Vous me parlez de votre homme de la Trappe ; quoi ? c’était votre recteur de Saint-Andiol ! vous devez avoir eu de grandes conversations avec lui : rien n’est plus curieux que de savoir d’original ce qui se passe dans cette maison. Le dîner que vous me dépeignez est horrible, je ne comprends point cette sorte de mortification ; c’est une juiverie, et la chose du monde la plus malsaine. Les capucins que je vis à Pomponne en ordonnent partout : je ne sais pas si les pauvres gens en savent les conséquences, mais ils ne croient rien de si salutaire ; ils disent qu’un peu d’esprit de sel dans ce qu’on boit chasserait pour jamais toute sorte de néphrétique. Je crois que Villebrune[1] avait senti la vertu de ce présent du ciel. En vérité, je ne suis point édifiée de cette sale mortification.
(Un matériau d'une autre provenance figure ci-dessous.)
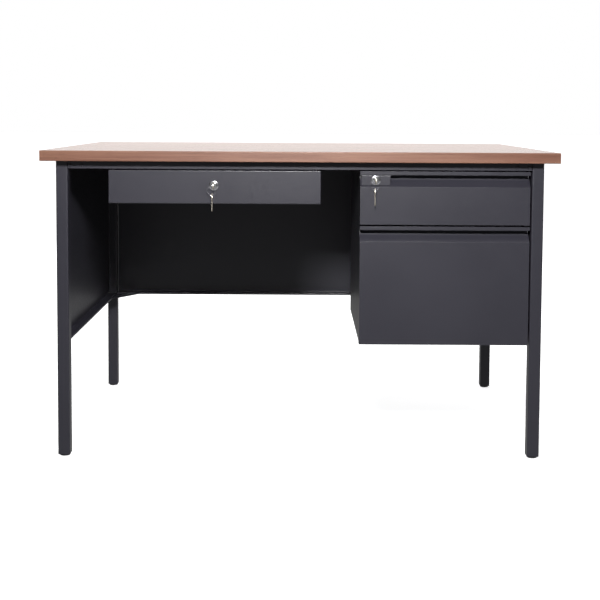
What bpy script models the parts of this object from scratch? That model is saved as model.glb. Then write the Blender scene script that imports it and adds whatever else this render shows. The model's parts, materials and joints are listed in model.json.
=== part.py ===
"""Teacher desk: a steel frame on four square legs, a wood-grain top and one drawer pedestal.

Metres, +Z up. The origin is on the floor under the middle of the top, and the front faces -Y.
"""

import math

import bmesh
import bpy
from mathutils import Vector

# Driving dimensions: the whole desk.
TOP_WIDTH = 1.2192
TOP_DEPTH = 0.7620
HEIGHT = 0.7366
TOP_THICKNESS = 0.0250
OVERHANG_FRONT = 0.0285
OVERHANG_SIDE = 0.03145
OVERHANG_REAR = 0.04445
LEG = 0.0286
LEG_WALL = 0.0015
LEG_RADIUS = 0.0030
FOOT_HEIGHT = 0.0042
SKIRT_BOTTOM = 0.2800

# Driving dimensions: the drawers.
PEDESTAL_LEFT = 0.1426
PEDESTAL_RIGHT = 0.5458
PEDESTAL_DEPTH = 0.4445
FRONT_DEPTH = 0.0240
DRAWERS_TOP = 0.6903
BOX_FRONT_BOTTOM = 0.5635
FILE_FRONT_TOP = 0.5595
FILE_FRONT_BOTTOM = 0.2758
CENTER_LEFT = -0.4537
CENTER_RIGHT = 0.0497
CENTER_BOTTOM = 0.6113
TRAY_BACK = 0.0600

# Sheet thicknesses and the clearance between touching pieces.
SHEET = 0.0012
RAIL_SHEET = 0.0015
TRAY_SHEET = 0.0010
GAP = 0.0003

# Pulls: the lip over the recess, the recess itself and the bend halfway down its back.
PULL_LIP = 0.0087
PULL_OPENING = 0.0280
PULL_BEND = 0.0105
PULL_DEPTH = 0.0205

# Locks and keys.
CENTER_LOCK = (-0.2040, 0.6545)
BOX_LOCK = (0.1797, 0.6688)
LOCK_PLATE_LEFT = 0.1458
LOCK_PLATE_RIGHT = 0.2142
LOCK_PLATE_BOTTOM = 0.6572
BARREL_RADIUS = 0.0095
BORE_RADIUS = 0.0065
COLLAR_RADIUS = 0.0115
COLLAR_HEIGHT = 0.0022
BARREL_DEPTH = 0.0300
PLUG_RADIUS = 0.0062
KEY_BOW = 0.0090
KEY_HOLE = 0.0030
KEY_HOLE_OFFSET = 0.0035
KEY_BLADE = 0.0240
KEY_WIDTH = 0.0064
KEY_THICKNESS = 0.0020
RING_RADIUS = 0.0110
RING_WIRE = 0.0008
RING_LEAN = math.radians(15.0)

# Places worked out from the driving dimensions.
LEG_X = TOP_WIDTH / 2 - OVERHANG_SIDE
INNER_X = LEG_X - LEG
FRONT_Y = -TOP_DEPTH / 2 + OVERHANG_FRONT
REAR_Y = TOP_DEPTH / 2 - OVERHANG_REAR
TOP_UNDERSIDE = HEIGHT - TOP_THICKNESS
FRAME_TOP = TOP_UNDERSIDE - GAP
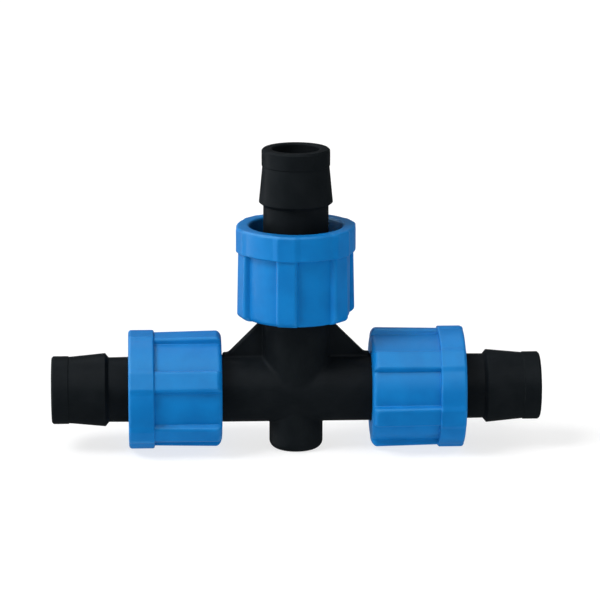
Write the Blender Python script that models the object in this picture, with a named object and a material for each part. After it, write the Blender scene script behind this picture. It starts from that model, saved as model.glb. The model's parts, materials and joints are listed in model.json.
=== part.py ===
"""Locking tee for 16 mm drip tape: a one-piece moulded body and three captive lock nuts.

Frame: metres, +X along the run, +Z up along the branch, the origin at the middle of the
foot's flat underside.  Each arm is drawn upright, with its distance from the crossing of
the run and the branch along its own +Z, and is then turned to its place.
"""
import math

import bmesh
import bpy
from mathutils import Matrix, Vector

MM = 0.001

# Body: run, branch and foot
RUN_HEIGHT = 14.2 * MM        # run axis above the foot's underside
RUN_RADIUS = 7.75 * MM        # outside of the run at the crossing
BRANCH_RADIUS = 7.65 * MM     # the branch leaves the run slightly slimmer than the run
NECK_RADIUS = 7.5 * MM        # every neck tapers to this just behind its barb
FOOT_RADIUS = 6.2 * MM
FOOT_ROUND = 1.9 * MM         # rounding of the foot's lower edge
FOOT_FLOOR = 2.2 * MM         # wall left below the well inside the foot
WELL_RADIUS = 4.0 * MM

# Barbed spigot, measured outwards from the crossing
LAND_END = 17.0 * MM          # end of the web's low land, where a lock nut stops
SHOULDER_START = 43.4 * MM    # back shoulder rises from the neck
BARB_START = 44.2 * MM        # widest ring, which holds the tape
BARB_RADIUS = 8.5 * MM
CONE_END = 52.6 * MM
CONE_RADIUS = 7.7 * MM
COLLAR_STEP = 0.1 * MM        # length of the small step out to the tip collar
COLLAR_RADIUS = 7.87 * MM
TIP = 56.6 * MM
TIP_CHAMFER = 0.4 * MM
BORE_TIP_RADIUS = 5.5 * MM    # waterway at the tips, drafted inwards
RUN_BORE_RADIUS = 5.4 * MM    # waterway of the run at the crossing
BRANCH_BORE_RADIUS = 5.3 * MM
BORE_CHAMFER = 0.25 * MM

# Gusset webs in the plane of the arms
WEB_THICKNESS = 2.4 * MM
LAND_HEIGHT = 8.5 * MM        # top of the low land above an arm's axis
WEB_REACH = 24.25 * MM        # where the 45 degree edge would meet either axis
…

Vous me parlez toujours si bien du soin que vous avez de votre santé, que je ne sais plus que. vous dire : Dieu vous conserve cette attention dont vous sentez l’effet ! si vous en aviez eu ici une petite partie, nous aurions bien abrégé des discours. Celui que vous me faites de madame de Coulanges, et de son chagrin contre la Fare[2],

  1. C’était un ex-capucin qui se mêlait de médecine.
  2. Madame de Coulanges ne pardonnait pas à la Fare d’avoir préféré la bassette à madame de la Sablière.